Complaint under section 8(1B)(b)(i) of the Broadcasting Act 1989
One News – item reported on a study into the effects of 1080 poison on native robins – allegedly in breach of controversial issues, accuracy, fairness and responsible programming standards
Standard 4 (controversial issues) – the use of 1080 as a method for pest control in New Zealand is a controversial issue of public importance – use of 1080 has been the subject of ongoing debate and the item contributed a new development in the debate – viewers could reasonably be expected to be aware of arguments on both sides of the debate – significant viewpoints were presented in the programme to an extent that was appropriate given the nature of the issue – not upheld
Standard 5 (accuracy) – alleged inaccurate headlines did not form part of television broadcast so outside our jurisdiction – reporter’s statements were not material to the focus of the item and would not have materially altered viewers’ understanding of the broadcast – broadcaster made reasonable efforts to ensure that the item was accurate and did not mislead by interviewing the Professor who conducted the study – not upheld
This headnote does not form part of the decision.
 A One News item reported on the controversial practice of 1080 poison use in New Zealand, with reference to a recent study conducted by the University of Otago. The newsreader introduced the item as follows:
Perhaps 1080 poison doesn’t dramatically kill off bird life after all – that appears to be the result of a new university study. The poison is used to eradicate possums and has long been criticised for killing other wildlife as well.
 The item was broadcast on TV One on 21 April 2012.
 Graham Sperry made a formal complaint to Television New Zealand Ltd, the broadcaster, on behalf of the New Zealand Wildlands Biodiversity Management Society, alleging that the item was misleading in the way it presented the results of the study, and that the broadcaster did not approach sufficient people or organisations for balancing comment.
 We consider that Standards 4 (controversial issues) and 5 (accuracy) are most relevant to the complainant’s concerns, and we have limited our determination accordingly. Mr Sperry also raised Standards 6 (fairness) and 8 responsible programming). In summary, we find that these standards were not breached because:
 The issue therefore is whether the item breached Standards 4 and 5 of the Free-to-Air Television Code of Broadcasting Practice.

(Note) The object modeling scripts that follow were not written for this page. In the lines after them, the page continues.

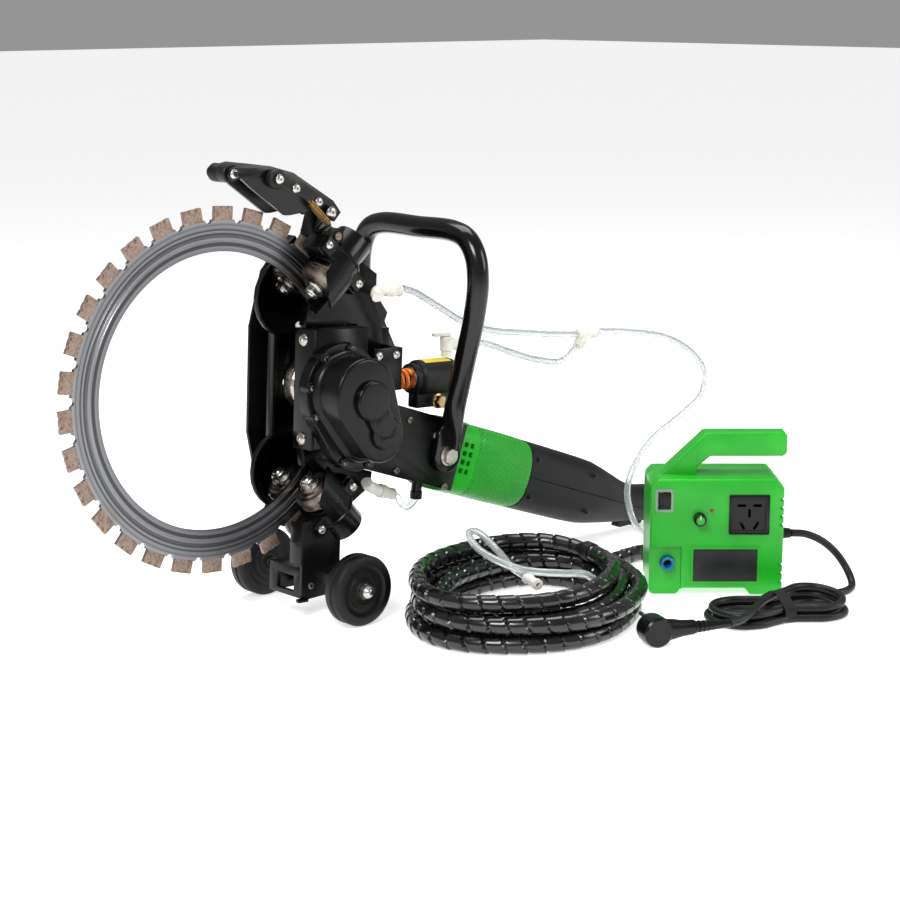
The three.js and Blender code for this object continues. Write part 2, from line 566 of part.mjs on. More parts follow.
// ---------------------------------------------------------------- water fittings on the saw
add(saw, 'upper_elbow', tube([[180, -52, 100], [184, -46, 104], [196, -41, 107], [224, -38, 104]], 7, 6, 10), whitePlastic);
add(saw, 'lower_elbow', tube([[186, -36, -113], [194, -32, -119], [210, -28, -126], [236, -24, -134]], 7, 6, 10), whitePlastic);
function valveBody() {
  const stem = turned([[0, 0], [6, 0], [6, 8], [8, 9], [8, 24], [0, 24]], 12);
  const manifold = alongX(turned([[0, 0], [7, 0], [7, 34], [5.5, 36], [5.5, 42], [0, 42]], 12), [330, 0, 31]);
  return join(along(stem, [0, 0, 1], [334, 0, 17.4]), manifold);
}
add(saw, 'water_valve', valveBody(), whitePlastic);
add(saw, 'valve_lever', join(block(312, 338, -3.5, 3.5, 42, 46), along(disc(3, 0, 4, 10), [0, 0, 1], [334, 0, 41.7])), whitePlastic);
function yConnector() {
  const body = alongX(turned([[0, -17], [7, -17], [8, -14], [8, 10], [7, 17], [0, 17]], 14));
  const branch = along(turned([[0, 0], [6.5, 0], [6.5, 25], [0, 25]], 14), [-0.8, 0, -0.6], [2, 0, 0]);
  return join(body, branch).translate(262, 82, 276);
}
add(layout, 'y_connector', yConnector(), whitePlastic);

// ---------------------------------------------------------------- water pump box
function pumpOutline(inset) {
  const [w, h, i] = [PUMP_WIDTH - inset, PUMP_TOP - inset, inset];
  return [[4 + i, i], [32, i], [38, 8 + i], [112, 8 + i], [118, i], [w - 4, i], [w, 4 + i], [w, h - 10], [w - 10, h],
    [8 + i, h], [i, h - 8], [i, 4 + i]];
}
const PUMP_SPLIT = 64;
const ROCKER = [16, 113];
const KNOB = [57, 92];
const SOCKET = [114.5, 96.5];
const OUTLET = [21, 38];
function pumpFront() {
  const handle = prism([[13, 136], [65, 187], [158, 187], [161, 184], [161, 163], [157, 159], [72, 159], [56, 146],
    [56, 136]], 30, 58);
  const gland = alongX(turned([[0, -3], [8, -3], [8, 3], [5.5, 14], [0, 14]], 12), [PUMP_WIDTH, 38, 65]);
  const shell = cut(join(prism(pumpOutline(0), 0, PUMP_SPLIT), handle, gland),
    block(-5, 38, -5, 6, -5, 58), prism(pumpOutline(4), 10, PUMP_SPLIT + 5));
  return cut(shell, block(ROCKER[0] - 8, ROCKER[0] + 8, -1, 20, ROCKER[1] - 11, ROCKER[1] + 11),
    at(disc(3.4, -1, 20, 12), KNOB), block(SOCKET[0] - 22, SOCKET[0] + 22, -1, 20, SOCKET[1] - 22, SOCKET[1] + 22),
    at(disc(8.4, -1, 20, 16), OUTLET));
}
add(pump, 'pump_front_shell', pumpFront(), greenPlastic);
add(pump, 'pump_back_shell',
  cut(prism(pumpOutline(0), PUMP_SPLIT + GAP, PUMP_DEPTH), prism(pumpOutline(4), PUMP_SPLIT, PUMP_DEPTH - 4)),
  greenPlastic);
add(pump, 'pump_motor', join(block(44, 100, 24, 58, 12.5, 60), alongX(disc(17, 40, 122, 20), [0, 41, 40])), blackPlastic);
add(pump, 'pump_rocker', block(ROCKER[0] - 7, ROCKER[0] + 7, -2.5, 6, ROCKER[1] - 10, ROCKER[1] + 10), blackPlastic);
add(pump, 'pump_knob', at(turned([[0, -13], [7, -13], [7.5, -11], [7.5, -0.5], [3, -0.5], [3, 9], [0, 9]], 16), KNOB),
  blackPlastic);
function socket() {
  const body = block(SOCKET[0] - 21.6, SOCKET[0] + 21.6, -1.2, 22, SOCKET[1] - 21.6, SOCKET[1] + 21.6);
  const slot = (dx, dz, turn) => block(-1.6, 1.6, -5, 16, -5, 5)
    .rotateY(THREE.MathUtils.degToRad(turn)).translate(SOCKET[0] + dx, 0, SOCKET[1] + dz);
  return cut(body, slot(0, 2, 0), slot(-8, -13, -30), slot(8, -13, 30), slot(-9, 11, 90), slot(9, 11, 90));
}
add(pump, 'pump_socket', socket(), blackPlastic);
add(pump, 'outlet_collar', at(turnedRing([[4.4, 1], [8, 1], [8, 12], [4.4, 12]], 16), OUTLET), bluePlastic);

// ---------------------------------------------------------------- free hoses and leads
add(layout, 'upper_hose', tube([
  [-49.5, 74, 361], [-30, 74, 355], [5, 75, 336], [50, 77, 312], [95, 79, 297], [150, 81, 288], [205, 82, 280],
  [244.5, 82, 276]], HOSE_RADIUS, 24), clearTube);
add(layout, 'branch_hose', tube([
  [99, 112, 279], [120, 110, 274], [150, 102, 262], [185, 88, 250], [216, 82, 246], [235, 82, 254.6], [243.6, 82, 260.7]],
  HOSE_RADIUS, 14), clearTube);
add(layout, 'main_hose', tube([
  [279.4, 82, 276], [300, 81, 274], [340, 78, 269], [400, 73, 256], [444, 69, 232], [466, 67, 206], [462, 66, 178],
  [424, 66, 155], [372, 66, 132], [338, 66, 104], [322, 65, 74], [324, 62, 44], [336, 58, 18], [346, 46, 6],
  [345, 20, 5], [330, 3, 5]], HOSE_RADIUS, 48), clearTube);
add(layout, 'umbilical_lead', tube([
  [442.2, 112, 26], [460, 112, 20], [480, 112, 15.2], [504, 111, 12], [530, 104, 10.4], [550, 82, 10.3], [556, 50, 10.3], [544, 16, 10.3], [515, -12, 10.3],
  [470, -26, 10.3], [420, -28, 10.3], [360, -22, 10.3], [310, -12, 10.3], [265, -4, 10.4], [230, -10, 11], [203, -30, 13],
  [181, -56, 16]], WRAP_RADIUS, 34, 8), rubber);

const COIL_CENTRE = [-2, -80];
const COIL_TURN = THREE.MathUtils.degToRad(25);
function umbilicalCoil() {
  const ring = (grow, z) => Array.from({ length: 32 }, (_, i) => {
    const angle = 2 * Math.PI * i / 32;
    return [(140 + grow) * Math.cos(angle), (108 + grow) * Math.sin(angle), z];
  });
  const skin = loft([ring(-25, 12), ring(-15, 0.2), ring(15, 0.2), ring(25, 12), ring(25, 36), ring(12, 58), ring(-14, 58),
    ring(-25, 46)], true);
  return skin.rotateZ(COIL_TURN).translate(...COIL_CENTRE, 0);
}
add(layout, 'umbilical_coil', umbilicalCoil(), rubber);
add(layout, 'bundle_hose', tube([
  [20, -164, 63], [-20, -160, 67], [-60, -130, 76], [-74, -84, 92], [-58, -48, 104], [-36, -40, 98], [-34, -66, 80],
  [-50, -105, 66], [-54, -135, 64]], 4, 26), clearTube);

add(layout, 'mains_lead', tube([
  [317.2, -202.5, 65], [332, -212, 63], [350, -224, 53], [364, -236, 36], [367, -250, 17], [358, -263, 6.5],
  [338, -272, 4.8], [312, -272, 4.8], [294, -271, 4.8]], LEAD_RADIUS, 20), rubber);
const HANK_CENTRE = [209, -273];
const HANK_TURN = THREE.MathUtils.degToRad(-22.5);
const hank = prism([...arc(44, 0, 44, -90, 90, 10), ...arc(-44, 0, 44, 90, 270, 10)], 0.2, 27)
  .rotateX(Math.PI / 2).rotateZ(HANK_TURN).translate(...HANK_CENTRE, 0);
add(layout, 'mains_hank', hank, rubber);
function mainsPlug() {
  const head = block(-17, 17, -16, 16, -16, 16);
  const neck = block(15, 44, -9, 9, -12, 2);
  const relief = along(turned([[0, 0], [7, 0], [5.5, 26], [LEAD_RADIUS, 27], [LEAD_RADIUS, 46], [0, 46]], 12),
    [1, 0, 0], [42, 0, -6]);
  const pins = [-9.5, 9.5].map((y) => along(disc(2.4, 0, 19, 10), [0, 0, 1], [-6, y, 15]));
  return join(head, neck, relief, ...pins).rotateX(-Math.PI / 2).rotateZ(HANK_TURN).translate(27, -250, 16.3);
}
add(layout, 'mains_plug', mainsPlug(), rubber);

export default assembly;
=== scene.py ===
# Hand-held electric ring saw with its water pump box, hoses and leads.
import json
import math

import bpy
from mathutils import Matrix, Vector


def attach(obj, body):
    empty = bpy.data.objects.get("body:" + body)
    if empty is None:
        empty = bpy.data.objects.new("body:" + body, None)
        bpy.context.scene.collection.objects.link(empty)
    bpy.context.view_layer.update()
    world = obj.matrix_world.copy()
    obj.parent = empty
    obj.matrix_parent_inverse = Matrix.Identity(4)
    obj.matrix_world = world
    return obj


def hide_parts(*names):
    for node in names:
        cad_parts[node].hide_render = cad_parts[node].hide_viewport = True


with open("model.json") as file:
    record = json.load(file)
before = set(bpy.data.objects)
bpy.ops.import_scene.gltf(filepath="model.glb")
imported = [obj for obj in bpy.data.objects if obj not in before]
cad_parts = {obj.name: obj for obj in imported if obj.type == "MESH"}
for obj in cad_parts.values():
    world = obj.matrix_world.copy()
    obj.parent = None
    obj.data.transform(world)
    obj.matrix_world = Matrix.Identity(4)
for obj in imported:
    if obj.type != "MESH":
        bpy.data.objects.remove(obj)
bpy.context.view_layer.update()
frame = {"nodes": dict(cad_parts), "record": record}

NODES = frame["nodes"]
scene = bpy.context.scene

# ---------------------------------------------------------------- frames of the saw, its motor and the pump box
# Pieces are modelled in millimetres in one of these frames and then laid into the object's own frame.
SAW = Matrix.Translation((-0.265, 0.109, 0.266)) @ Matrix.Rotation(math.radians(2.9), 4, "Y")
MOTOR = SAW @ Matrix.Translation((0.152, 0, -0.0467)) @ Matrix.Rotation(math.radians(16.5), 4, "Y")
PUMP = Matrix.Translation((0.182, -0.119, 0)) @ Matrix.Rotation(math.radians(-42.4), 4, "Z")
GROUND = Matrix.Identity(4)

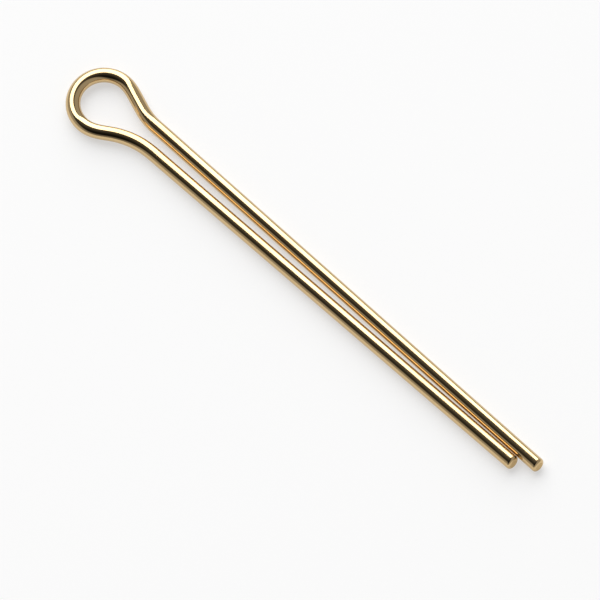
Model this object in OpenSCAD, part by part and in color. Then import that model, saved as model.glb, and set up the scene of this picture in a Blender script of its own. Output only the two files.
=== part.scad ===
// Cotter pin, 1/8 x 2 inch size, bent from one length of round brass wire: an
// open eye, a neck where the wire turns in from the eye on both sides, and two
// legs of unequal length that close up towards their cut ends.
//
// The pin lies flat, the way it rests on a bench. The origin is the centre of
// the eye on that surface, +X runs along the legs and +Z points up. The long
// leg is on the +Y side. Bend radii are measured to the middle of the wire.

/* [Wire] */
// Diameter of the wire
wire_d = 1.5; // [1.2:0.05:1.8]
// Radius of the rounded edge round each cut end
end_edge_r = 0.22; // [0.1:0.01:0.4]

/* [Eye] */
// Inside diameter of the eye
eye_d = 4.7; // [4.2:0.1:6]

/* [Neck] */
// Angle between the legs and the wire that comes from the eye to the long leg
long_flank_angle = 19; // [17:1:30]
// Angle between the legs and the wire that comes from the eye to the short leg
short_flank_angle = 33; // [28:1:36]
// Radius of the bend at the top of the long leg
long_neck_r = 3.8; // [2:0.1:6]
// Radius of the bend at the top of the short leg
short_neck_r = 8.5; // [4:0.1:9]

/* [Legs] */
// Distance from the centre of the eye to the end of the short leg
short_reach = 56.4; // [30:0.1:90]
// How much further the long leg reaches
long_extra = 2.05; // [0.5:0.05:5]
// Angle at which each leg leans in towards the other
lean = 0.45; // [0:0.05:0.7]
// Clear gap between the legs at the end of the short leg
tip_gap = 0.05; // [0.02:0.01:0.5]
// How far the middle line of the two legs lies beside the centre of the eye
leg_offset = 0.58; // [0.3:0.01:0.8]

/* [Hidden] */
$fn = 96;
brass = "#c9a35a";

wire_r = wire_d / 2;
eye_r = eye_d / 2 + wire_r;

// Distance from each leg's line to the eye's centre, measured beside the eye.
half_spread = (wire_r + tip_gap / 2) / cos(lean) + short_reach * tan(lean);
long_leg_y = half_spread + leg_offset;
short_leg_y = half_spread - leg_offset;

// Bends and straights meet face to face. They are joined at a hundredth of
// their size, so that no rounding of a position can part them, and the joined
// wire is scaled back to full size.
join_scale = 1 / 100;

// Where the wire would leave the neck bend if the flank had no length.
function neck_end(flank_angle, neck_r) = [
    eye_r * sin(flank_angle) + neck_r * (sin(flank_angle) - sin(lean)),
    eye_r * cos(flank_angle) + neck_r * (cos(flank_angle) - cos(lean))
];

// Length of straight flank that brings the neck bend down onto the leg's line.
function flank_l(flank_angle, neck_r, leg_y) =
    let (end = neck_end(flank_angle, neck_r))
        ((end.y - leg_y) * cos(lean) + end.x * sin(lean)) / sin(flank_angle - lean);

// Length of leg from the neck bend to the cut end.
function leg_l(flank_angle, neck_r, leg_y, reach) =
    let (flank_x = flank_l(flank_angle, neck_r, leg_y) * cos(flank_angle))
        (reach - neck_end(flank_angle, neck_r).x - flank_x) / cos(lean);

// Moves its children by a full-size distance among pieces drawn at join_scale.
module step(offset) {
    translate(offset * join_scale) children();
}

// Straight wire that runs along +X. Its children start where it ends.
module straight(l) {
    scale(join_scale) rotate([0, 90, 0]) cylinder(h = l, r = wire_r);
    step([l, 0, 0]) children();
}

// Wire bent round +Z at radius r, through an angle that starts at start_angle.
module arc(r, start_angle, angle) {
    scale(join_scale)
        rotate_extrude(start = start_angle, angle = angle)
            translate([r, 0]) circle(r = wire_r);
}

// Wire that starts along +X and bends left. Its children start where it ends.
module bend(r, angle) {
    step([0, r, 0]) {
        arc(r, -90, angle);
        rotate([0, 0, angle]) step([0, -r, 0]) children();
    }
}

// Straight wire that runs along +X to a flat cut end with a rounded edge.
module cut_end(l) {
    scale(join_scale) rotate([0, 90, 0]) rotate_extrude() {
        square([wire_r, l - end_edge_r]);
        square([wire_r - end_edge_r, l]);
        intersection() {
            translate([wire_r - end_edge_r, l - end_edge_r]) circle(r = end_edge_r);
            square([wire_r, l]);
        }
    }
}

// Flank, neck bend and leg on the +Y side of the eye.
module side(flank_angle, neck_r, leg_y, reach) {
    rotate([0, 0, -flank_angle]) step([0, eye_r, 0])
        straight(flank_l(flank_angle, neck_r, leg_y))
            bend(neck_r, flank_angle - lean)
                cut_end(leg_l(flank_angle, neck_r, leg_y, reach));
}

module cotter_pin() {
    color(brass) translate([0, 0, wire_r]) scale(1 / join_scale) {
        arc(eye_r, 90 - long_flank_angle, 180 + long_flank_angle + short_flank_angle);
        side(long_flank_angle, long_neck_r, long_leg_y, short_reach + long_extra);
        mirror([0, 1, 0]) side(short_flank_angle, short_neck_r, short_leg_y, short_reach);
    }
}

cotter_pin();
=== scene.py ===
"""The looks of a brass cotter pin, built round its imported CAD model.

The pin is one length of polished round wire. It is swept here as a fine mesh, in the order
in which the real wire runs: short leg, neck, flank, eye, flank, neck and long leg. Every
length is in metres, in the frame of the CAD model.
"""

from __future__ import annotations

import logging
import math
from collections.abc import Iterable
from dataclasses import dataclass, field
from enum import Enum
from itertools import pairwise
from typing import Any

import bmesh
import bpy
from mathutils import Matrix, Vector

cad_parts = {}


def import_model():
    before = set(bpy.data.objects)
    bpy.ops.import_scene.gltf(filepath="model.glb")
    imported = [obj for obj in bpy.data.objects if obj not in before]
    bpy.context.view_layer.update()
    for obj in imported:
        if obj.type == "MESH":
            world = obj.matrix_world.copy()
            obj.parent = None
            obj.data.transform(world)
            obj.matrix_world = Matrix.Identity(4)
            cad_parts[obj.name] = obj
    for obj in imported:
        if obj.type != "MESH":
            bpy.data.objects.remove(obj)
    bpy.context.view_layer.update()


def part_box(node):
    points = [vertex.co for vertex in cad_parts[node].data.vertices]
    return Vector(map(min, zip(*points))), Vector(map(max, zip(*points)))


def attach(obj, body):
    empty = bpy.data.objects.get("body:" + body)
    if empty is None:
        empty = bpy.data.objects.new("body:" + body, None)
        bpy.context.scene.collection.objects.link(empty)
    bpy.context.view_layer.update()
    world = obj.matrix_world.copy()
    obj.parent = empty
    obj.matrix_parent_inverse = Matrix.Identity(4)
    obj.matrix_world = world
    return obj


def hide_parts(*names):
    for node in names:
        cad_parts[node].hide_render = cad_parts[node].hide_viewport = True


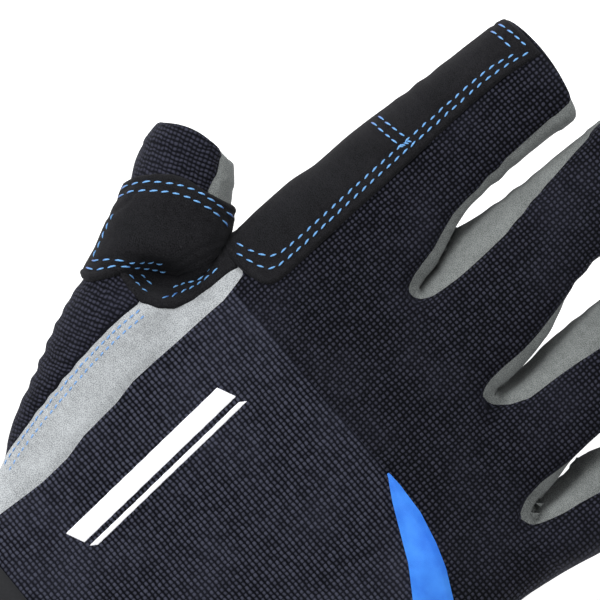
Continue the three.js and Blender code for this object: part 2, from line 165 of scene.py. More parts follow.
KNUCKLE = [
    (-100, 73.1), (8.6, 73.8), (12.7, 74), (19.7, 73.6), (26.4, 72), (31.8, 70.2), (38, 67.2),
    (46, 62.4), (63, 53.4), (75, 53), (75, 200), (-100, 200)]
# side strips between neighbouring fingers
FOURCHETTES = {
    ("index", "middle"): [
        (-26, 175), (-25.4, 152), (-24.6, 136), (-23.6, 126.6), (-22.7, 118.8), (-21.4, 114.9),
        (-19.9, 110.9), (-19.2, 107.2), (-18.4, 104.0), (-17.4, 101.9), (-16.0, 101.0),
        (-14.2, 102.0), (-13.1, 104.1), (-12.8, 107.0), (-12.6, 111.0), (-12.7, 114.9),
        (-12.9, 119.2), (-13.2, 124.3), (-14.3, 130), (-15.6, 137), (-17.9, 153.5), (-18, 175)],
    ("middle", "ring"): [
        (4.4, 175), (4.2, 150), (4.3, 135.0), (4.9, 129.4), (5.6, 126.1), (6.9, 120.7),
        (7.6, 116.6), (8.3, 111.2), (8.3, 106.7), (8.6, 102.5), (9.0, 100.9), (9.9, 99.2),
        (11.9, 99.6), (14.2, 102.4), (15.9, 106.0), (16.2, 110.5), (16.5, 115.0),
        (16.9, 119.4), (17.6, 124), (17.9, 135), (17.9, 175)],
    ("ring", "little"): [
        (29, 175), (30.5, 130), (31.9, 112), (32.5, 105), (32.2, 99.3), (31.9, 96.6),
        (32.5, 92.7), (34.0, 89.0), (36.3, 90), (37.9, 93.3), (39, 96.8), (39.6, 100.6),
        (40.5, 104.6), (42.4, 114), (45, 130), (50, 175)],
}
THUMB_GREY = [
    (-64, 100), (-63.1, 89.2), (-61.0, 86.5), (-59.2, 82.5), (-55, 79), (-49, 74), (-46, 76),
    (-44, 100)]
THUMB_PATCH = [
    (-70.6, 68.5), (-71.4, 70.8), (-70.8, 73.7), (-68.9, 76.8), (-66.5, 79.4), (-64.0, 80.9),
    (-61.2, 81.7), (-59.3, 82.2), (-57.1, 83.1), (-54.7, 84.2), (-51, 84.5), (-48.3, 80),
    (-47.2, 78.4), (-47.9, 75.2), (-49.1, 71.7), (-49.8, 67.4), (-51.1, 66.5), (-54.0, 64.0),
    (-56.2, 61.7), (-57.3, 59.1), (-58.2, 56.4), (-59.5, 53.7), (-60.6, 51.9), (-61.9, 51.0),
    (-63.6, 51.0), (-65.4, 52.6), (-68, 56.5), (-71, 62)]
WEB_PATCH = [
    (-58.6, 57.4), (-54.3, 57.0), (-50.7, 57.2), (-47.6, 59.0), (-45.2, 61.6), (-43.9, 65.8),
    (-43.4, 70.5), (-43.5, 74.4), (-43.2, 77.2), (-48.6, 79.2), (-50.5, 76.5), (-54, 71.5),
    (-58.4, 65)]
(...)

 The members of the Authority have viewed a recording of the broadcast complained about and have read the correspondence listed in the Appendix.
 In assessing an alleged breach of broadcasting standards, we must give proper consideration to the right to freedom of expression. Any restriction on the right to free speech must be prescribed by law, reasonable, and demonstrably justifiable in a free and democratic society.1
 Standard 4 states that when controversial issues of public importance are discussed in news, current affairs and factual programmes, broadcasters should make reasonable efforts, or give reasonable opportunities, to present significant points of view either in the same programme or in other programmes within the period of current interest. The Authority has previously stated that the balance standard exists to ensure that competing arguments are presented to enable a viewer to arrive at an informed and reasoned opinion.2
 Here, the alleged harm, in terms of the underlying objective of the controversial issues standard, was said to derive from a lack of balancing comment on the results of the 1080 study. Mr Sperry argued that TVNZ made “false claims” about the results of the study and their interpretation, and did not give sufficient opportunity for the presentation of anti-1080 viewpoints.
 TVNZ accepted that the item discussed a controversial issue of public importance, and argued that differing viewpoints were presented. It said that each side was given ample opportunity to offer their perspectives on the issue, which they did so articulately. It concluded by saying that, “One News contributed a significant point to the ongoing discussion of this issue which has arguably been debated for decades.”
 We agree that the use of 1080 poison as a method for pest control in New Zealand is a controversial issue of public importance. It has been the subject of ongoing debate for many years. This was expressly recognised in the introduction to the item (see paragraph ), when the presenter stated, “Perhaps 1080 poison doesn’t dramatically kill off bird life after all… the poison is used to eradicate possums and has long been criticised for killing other wildlife as well”. Footage of anti-1080 protestors was shown, and the reporter continued, “1080 use has long been a polarising issue… but a University of Otago study of the local Robin population north of Dunedin has given way to the pro-1080 voice”.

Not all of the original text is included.